Le mal-logement comme une gastro

1 avril 2022 | Par Luc Pelletier | Itinérance, Société, vol. 20, no 2

Vous habitez dans une yourte, sans eau courante, une toilette sèche, avec deux enfants.  Sur un lot de terre qui n’est pas le vôtre.  Vous avez une voiture et un vélo, un petit poêle à bois. 

Vous résidez chez votre sœur depuis 18 mois.  Elle a un mari compréhensif et trois enfants.  Vous partagez l’épicerie. Sans voiture. Le grand 5 et demi commence à être à l’étroit.  Les enfants ne sont pas plus turbulents que les vôtres l’étaient mais la concentration est difficile dans vos moments de recherche d’emploi. 

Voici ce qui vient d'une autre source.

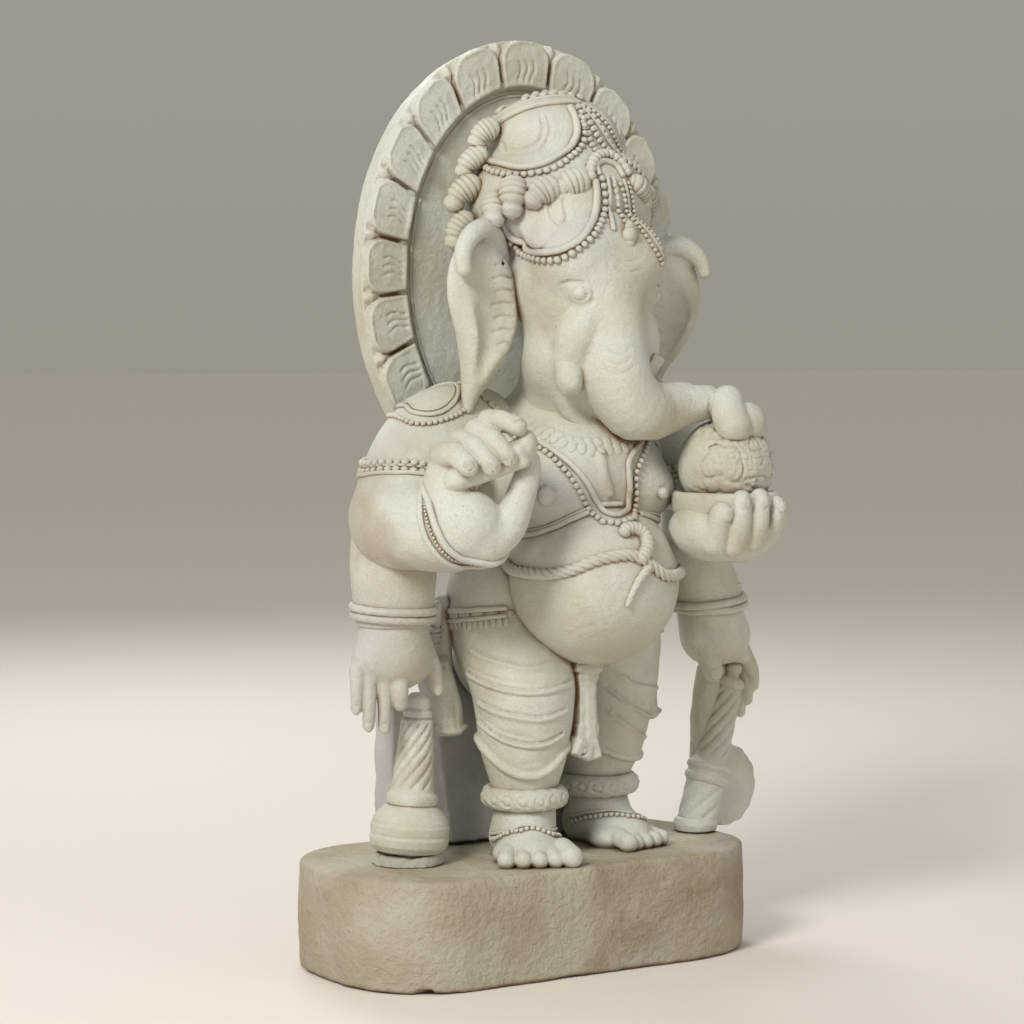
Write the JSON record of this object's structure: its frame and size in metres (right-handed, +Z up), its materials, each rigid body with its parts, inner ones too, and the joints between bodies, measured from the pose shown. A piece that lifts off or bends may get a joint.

Depuis un mois, vous campez dans le pick-up King cab abandonné du beau-frère garé en arrière du bâtiment de ferme.  Vous arrivez à dormir, les banquettes étaient de qualité dans les années 1980.  Vous avez réussi à vous faire discret.  La famille de votre sœur est occupée par le train, la récolte du foin et de la paille.  Début novembre, les premières nuits fraiches vous font lever plus tôt. Vous marchez chaque matin jusqu’au restaurant-dépanneur du village à 10 km de là, pour un café chaud. 

Considérez-vous ces trois situations comme de l’itinérance ?  Sont-ce des logements adéquats et dignes ?  Le droit au logement adéquat a été mis en lumière (2018) par la rapporteure canadienne Leilani Farha pour l’ONU (Organisation des nations unies).  L’un des objectifs du rapport est d’inciter les nations à réfléchir à la question de l’habitation en termes de plan d’actions.  L’itinérance et le mal-logement sont à la fois indice que le marché de l’immobilier et les politiques publiques ne sont pas 100% efficaces et que les droits humains sont bafoués.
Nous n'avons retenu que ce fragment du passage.